I only do positive reviews. If you have nothing nice to say, then don’t say anything at all.
I dunno. I’ve had friends buy Infestation: Survivor Stories not realizing it was The War Z re-branded. If only I could’ve warned them! Or warn them about Colonial Marines… but then I would’ve had to buy it. There are sometimes good reasons to review negatively. To save the people you care about the heartbreak of buyer’s remorse. 🙂
I suppose, but I’m just one guy so the number doesn’t really matter. Though for some games there aren’t many reviews, there it would matter. Also some reviews I find I don’t really read much in to. Depends also on the quality of the review. Too lengthy and detailed; forget about it. Too short and a joke or a wide overview/detaileless on things; skip that too… maybe mark as funny.
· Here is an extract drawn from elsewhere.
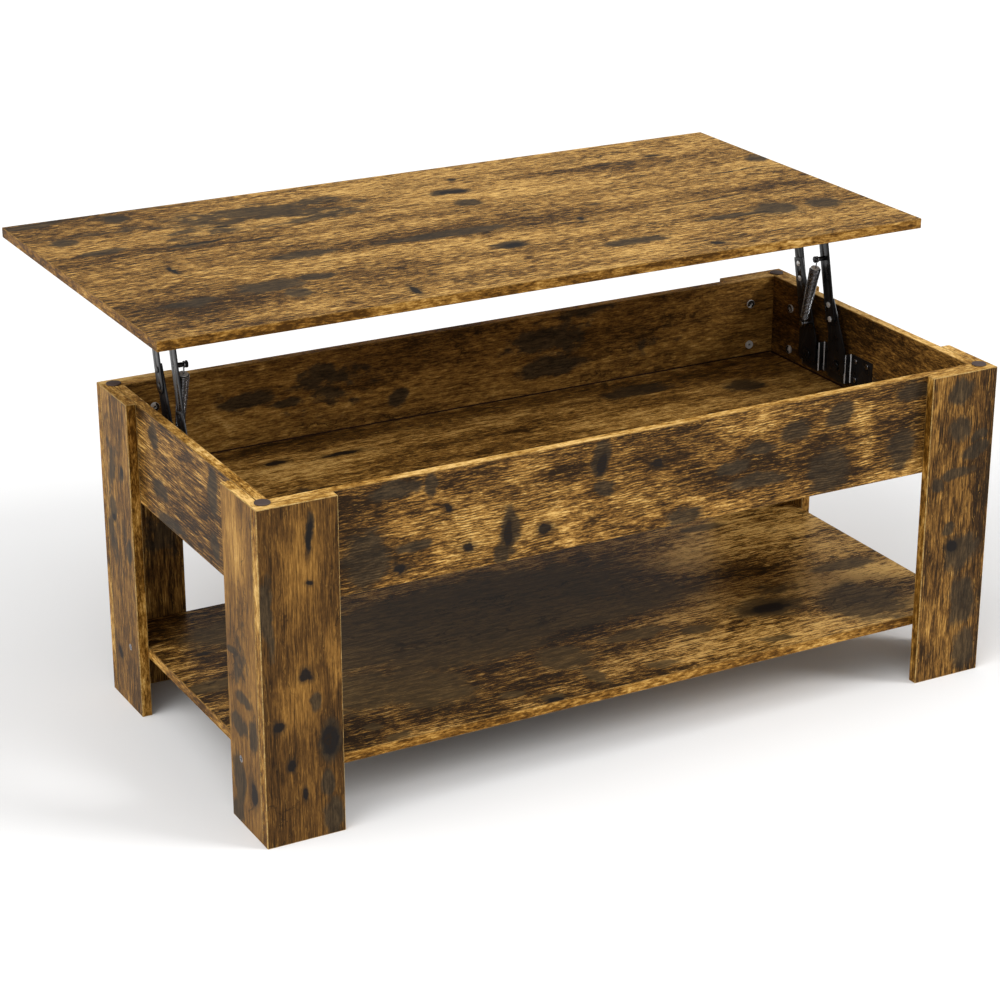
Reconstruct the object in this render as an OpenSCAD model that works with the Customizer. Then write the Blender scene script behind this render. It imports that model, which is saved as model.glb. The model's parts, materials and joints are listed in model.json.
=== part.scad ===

What I’ve noticed is that it shows up on the activity feed for your Steam friends. This is probably the only reason I’ve left reviews. Like you said… just one guy. I don’t expect anyone aside from my friends to read them, and that influences what I write and how.
Also WHAT I review. Generally I won’t negatively review something unless I want to warn my friends. They’ll click the store page, they’ll see that I reviewed it, they’ll have a chance to avoid a really bad purchase.
But this is also why I generally only review the things that I quite like, that I’m pretty sure no-one else owns and could benefit from taking a look at. Some of the reviews I think are most important are for stuff I really want them to play, like Sequence (now renamed to ‘Before The Echo’), or Card City Nights, or Zen of Sudoku.
I find this act of disclosure titillating.
whom*
Eh. To me it’s one of those ‘What can you do about it eh?’ issues.